E esta mudança de paradigma aconteceu, antes de mais, pela revolução dos transportes, aponta Fernando Cristóvão. "Passou a viajar-se mais rápido e as razões porque se viaja mudam radicalmente". Da necessidade passa-se para o lazer, uma mudança que já vinha sendo ensaiada desde que os Grand Tours se transformaram em viagens iniciáticas (de conhecimento e deleite) da aristocracia europeia integrados habilmente em obras de Henry James, por exemplo, ou narrados em primeira mão por grandes vultos da cultura ocidental, como Goethe e a sua "Viagem a Itália". Também Laurence Sterne, em 1768, fez "Uma Viagem Sentimental" pela França e Itália, e Lord Byron deixou diversas obras com as suas deambulações (românticas) europeias (Grécia, Itália, e, claro, Sintra, "o glorioso Éden").
"Para onde vou?"
Desde então, os meios de transporte evoluíram ainda mais, e com eles a comunicação e a representação até ao contexto actual da era do turismo de massas e da globalização, caracterizado pelo que Mário Matos define como "hipermobilidade" e "hipermedialidade". Porém, se estas revoluções tecnológicas imprimiram marcas indeléveis à prática da viagem, no que se refere às representações textuais do género da literatura de viagens (excluindo as suas novas formas mediais, como o cinema, a televisão ou a Internet), estas permanecem tal como foram "definidas" na viragem do século XVIII para o século XIX, quando se assistiu a uma "diferenciação da literatura de viagens em diversos subgéneros com funções e públicos diferentes", sustenta Mário Matos.

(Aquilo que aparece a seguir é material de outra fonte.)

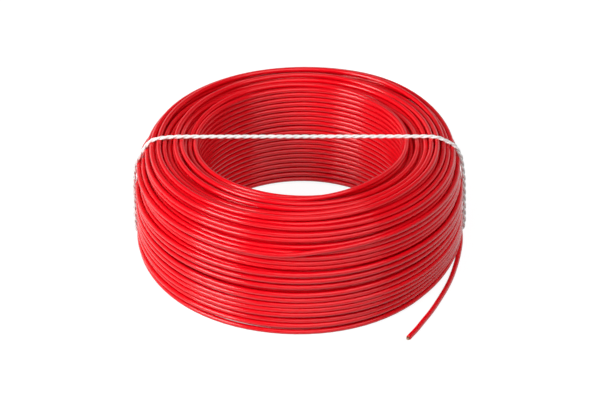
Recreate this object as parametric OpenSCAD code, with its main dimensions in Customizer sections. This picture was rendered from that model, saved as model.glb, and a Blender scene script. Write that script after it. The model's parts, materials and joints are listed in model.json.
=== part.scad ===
// Ring coil of single-core installation wire, tied across its bore with one string.
// The coil stands on its lower face. Its axis is +Z and the origin lies on that axis,
// level with the lower face. The string crosses the bore along X.

/* [Wire] */
// Outside diameter of the insulated wire
wire_d = 2.8; // [2.4:0.1:3.4]
// Diameter of one copper strand
strand_d = 0.25; // [0.2:0.01:0.28]
// Depth of the bare strands seen inside a cut end
strand_depth = 3; // [2:0.5:6]
// Length by which the strands stand out of a cut end
strand_proud = 0.4; // [0.2:0.1:1]

/* [Coil] */
// Diameter of the bore
bore_d = 112; // [100:1:140]
// Depth of the winding, from the bore to the outer wall
winding_depth = 34.9; // [30:0.1:42]
// Height of the coil
coil_h = 66; // [56:1:80]
// Width of the rounded shoulder, measured across the top
shoulder_w = 14.4; // [9:0.1:18]
// Height of the rounded shoulder, measured down the wall
shoulder_h = 25; // [15:0.5:32]
// Arc in which the last turns step down to the floor, past the string, in degrees
step_arc = 65; // [45:5:120]

/* [String] */
// Diameter of the string
string_d = 2.1; // [1.5:0.1:2.2]
// Length of the knot, along the string
knot_l = 6.4; // [5:0.2:9]
// Diameter of the knot
knot_d = 4.2; // [3.4:0.1:5]
// Length of each loose end of string, from the middle of the knot
string_end_l = 10; // [7:1:14]

/* [Hidden] */

insulation_color = "crimson";
copper_color = "darkgoldenrod";
string_color = "ivory";

// Clearances: loop to loop, loop to the layers under it, string to wire, strands to bore
loop_gap = 0.8;
seat_gap = 0.1;
string_gap = 0.2;
strand_gap = 0.03;
// Spacing of the strands' circles, in strand diameters
strand_pitch = 1.02;
strand_circles = 3;

// Centre line of the outer layer, in radius and height
wire_r = wire_d / 2;
bore_r = bore_d / 2;
first_r = bore_r + wire_r;
wall_r = bore_r + winding_depth - wire_r;
top_z = coil_h - wire_r;
shoulder_steps = 24;

// Rings of the outer layer's tube in each loop
loop_rings = 24;
ring_step = 360 / loop_rings;
// A chord between two rings sinks this share of the radius below its circle
chord_drop = 1 - cos(ring_step / 2);
// Azimuth at which the outer layer ends
last_azimuth = 40;
// The lowest turns step over the string that passes under them. Azimuth from the string
// at which the step is level, and at which it has come down
step_level = 12;
step_foot = 40;

// The outer end's route past the last loop: azimuth, distance out from the wall's
// centre line, and height above the floor as a share of the step over the string
free_route = [
    [30, 0, 0.3], [21, 0, 0.75], [12, 0, 1], [3, 0, 1], [-6, 0, 1], [-14, 0.2, 0.65],
    [-21, 1, 0.25], [-28, 2.6, 0], [-34, 4.5, 0], [-40, 7, 0], [-46, 10.4, 0],
    [-51.5, 14, 0], [-55.5, 17.4, 0], [-59.5, 21, 0]
];

// The inner end's route back from the first turn: azimuth, distance in from that turn's
// centre line, and height in wire radii, round inside the bore on the floor
start_azimuth = -144;
start_route = [
    [-134, 0, 1], [-125, 0.1, 1], [-116, 0.9, 1], [-107, 2.2, 1], [-98, 3.5, 1],
    [-89, 4.8, 1], [-80, 6.2, 1], [-71, 7.6, 1]
];
// Arc left open in the lowest turn for the inner end
rebate_arc = 50;

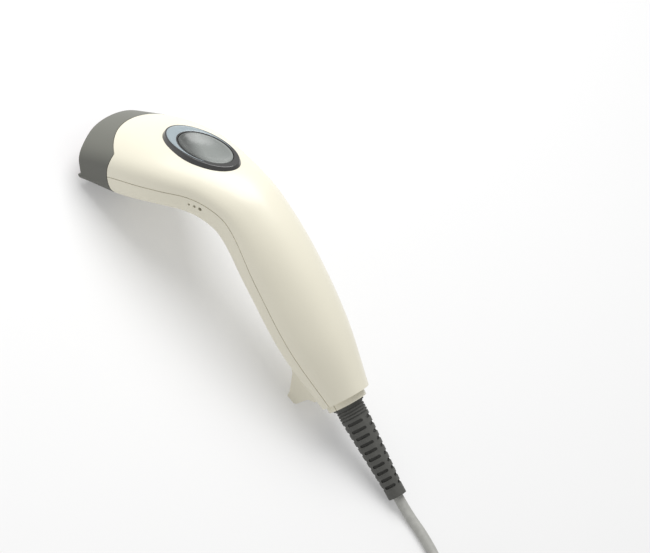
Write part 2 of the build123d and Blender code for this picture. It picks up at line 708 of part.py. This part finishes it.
def make_plug_body():
    """Overmoulded grip with a short tapered boot."""
    half = PLUG_HALF_HEIGHT
    body = block(PLUG, PLUG_BODY, (-8, 8), (-half, half))
    along = (PLUG.x_dir.X, PLUG.x_dir.Y, 0)
    body = fillet(body.edges().filter_by(lambda edge: abs((edge % 0.5).dot(Vector(along))) > 0.9), 2.4)
    tip = Plane(origin=PLUG.origin, z_dir=along)
    boot = loft([tip * Circle(3.1), tip * Pos(0, 0, PLUG_BODY[0] + 0.5) * Circle(3.7)])
    body = body + boot
    body = body - block(PLUG, (PLUG_BODY[1] - 6, PLUG_BODY[1] + 1), (-6.05, 6.05), (-2.3, 2.3))
    return body


def make_plug_shell():
    """Folded metal shell with its two latch windows."""
    x = (PLUG_BODY[1] - 6, PLUG_SHELL_END)
    body = block(PLUG, x, (-6, 6), (-2.25, 2.25))
    body = body - block(PLUG, (x[0] + 0.5, x[1] + 1), (-5.7, 5.7), (-1.95, 1.95))
    for y in (-2.7, 2.7):
        window = (PLUG_SHELL_END - 7.5, PLUG_SHELL_END - 5.0)
        body = body - block(PLUG, window, (y - 1.25, y + 1.25), (-3, 3))
    return body


def make_plug_insert():
    """Plastic tongue that carries the contacts."""
    return block(PLUG, (PLUG_BODY[1] - 5.5, PLUG_SHELL_END - 0.8), (-5.65, 5.65), (-1.9, -0.1))


# ---------------------------------------------------------------- write the pieces
PIECES = {
    "nose_hood": make_hood(),
    "upper_housing": make_upper(),
    "lower_housing": make_lower(),
    "scan_window": make_window(),
    "window_gasket": make_gasket(),
    "button_bezel": make_bezel(),
    "light_guide": make_light_guide(),
    "trigger_button": make_button(),
    "switch_body": make_switch_body(),
    "switch_plunger": make_switch_plunger(),
    "switch_board": make_switch_board(),
    "status_led": make_status_led(),
    "optics_chassis": make_chassis(),
    "lens_barrel": make_lens_barrel(),
    "lens": make_lens(),
    "image_sensor": make_sensor(),
    "sensor_board": make_sensor_board(),
    "led_board": make_led_board(),
    "illumination_leds": make_illumination_leds(),
    "sensor_ribbon": make_ribbon(),
    "ribbon_socket": make_ribbon_socket(),
    "main_board": make_main_board(),
    "decoder_chip": make_decoder(),
    "memory_chip": make_memory(),
    "crystal": make_crystal(),
    "buzzer": make_buzzer(),
    "cable_header": make_cable_header(),
    "cable_plug": make_cable_plug(),
    "cable_wires": make_wires(),
    "housing_screws": make_housing_screws(),
    "board_screws": make_board_screws(),
    "strain_relief": make_relief(),
    "cable_lead": make_cable_lead(),
    "cord": cord_tube(CORD_ROUTE, "cord"),
    "cord_coil": make_coil(),
    "cord_end": cord_tube(END_ROUTE, "cord end"),
    "usb_plug_body": make_plug_body(),
    "usb_plug_shell": make_plug_shell(),
    "usb_plug_insert": make_plug_insert(),
}
CORD_PIECES = ("cord", "cord_coil", "cord_end", "usb_plug_body", "usb_plug_shell", "usb_plug_insert")

boxes = [piece.bounding_box() for name, piece in PIECES.items() if name not in CORD_PIECES]
low_x = min(box.min.X for box in boxes)
high_x = max(box.max.X for box in boxes)
print("scanner x", round(low_x, 2), round(high_x, 2), "low z", min(box.min.Z for box in boxes))
home = Pos(-(low_x + high_x) / 2, 0, 0)
for name, piece in PIECES.items():
    export_step(home * piece, f"parts/{name}.step")
print("shift", round(-(low_x + high_x) / 2, 3))
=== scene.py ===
"""The looks of a handheld barcode scanner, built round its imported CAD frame.

Everything is in metres in the row frame: X from the nose to the cable end, Y across, Z up from
the table.  Lengths written in millimetres are multiplied by MM.
"""
import json
import math

import bmesh
import bpy
from mathutils import Matrix, Vector


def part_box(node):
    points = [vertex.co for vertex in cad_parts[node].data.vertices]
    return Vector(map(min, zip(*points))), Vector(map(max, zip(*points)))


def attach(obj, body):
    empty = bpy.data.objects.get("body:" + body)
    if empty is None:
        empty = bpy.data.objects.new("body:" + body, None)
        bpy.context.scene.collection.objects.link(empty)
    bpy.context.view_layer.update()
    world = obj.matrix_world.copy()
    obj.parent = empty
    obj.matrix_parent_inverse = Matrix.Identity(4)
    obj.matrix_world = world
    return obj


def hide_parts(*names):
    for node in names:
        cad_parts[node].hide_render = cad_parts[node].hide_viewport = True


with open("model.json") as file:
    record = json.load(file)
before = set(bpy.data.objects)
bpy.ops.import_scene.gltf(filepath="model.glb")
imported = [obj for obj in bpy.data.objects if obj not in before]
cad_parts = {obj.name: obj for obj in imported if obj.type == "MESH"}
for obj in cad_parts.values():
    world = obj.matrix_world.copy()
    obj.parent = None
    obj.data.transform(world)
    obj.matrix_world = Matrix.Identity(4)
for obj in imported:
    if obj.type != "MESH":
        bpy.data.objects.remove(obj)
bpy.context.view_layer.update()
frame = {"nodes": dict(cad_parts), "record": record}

MM = 0.001
SCANNER = "scanner"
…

Começou, aponta, o relato de viagens de divulgação científico-popular sobre as grandes expedições da era do imperialismo colonial (a célebre "A Viagem do Beagle", de Charles Darwin, ou "Cosmos", onde o naturalista Alexander von Humboldt narra as suas expedições à América do Sul, fazem parte desta corrente, que Fernando Cristóvão integra num período de mudança já não é bem literatura de viagens tradicional, mas ainda não é bem a moderna -, a reportagem de viagem e o relato de viagens poético, este mais subjectivista e cultivado por autores profissionais que dominam a "arte da viagem e da escrita".
Fernando Cristóvão acrescenta ainda as obras de reconstituição histórica (e dá o "Equador", de Miguel Sousa Tavares, como exemplo), as grandes reportagens ("mesmo que sejam sobre o abominável homem das neves"), os textos de lazer e a reportagem de guerra e no LEV, o tema homónimo confirma essa tendência: poucos duvidarão que a obra de Robert Fisk, o correspondente de guerra inglês que, em 2010, foi um dos ausentes em Matosinhos (vítima, não da guerra, mas do vulcão islandês), "A Grande Guerra pela Civilização", continue a ser um fresco poderoso do Médio Oriente.
E Ryszard Kapuscinski, o jornalista polaco que chegou a ter o epíteto de "maior repórter do mundo", apesar das dúvidas recentemente colocadas sobre a veracidade dos seus trabalhos, deixa uma série de obras marcantes, fruto de um percurso que o levou a acompanhar guerras e revoluções, na Ásia, África ("Ébano. Febre Africana" vai ao Congo com Patrice Lumumba) e América Latina ("A Guerra do Futebol" acompanha o confl ito entre as Honduras e El Salvador, em 1969).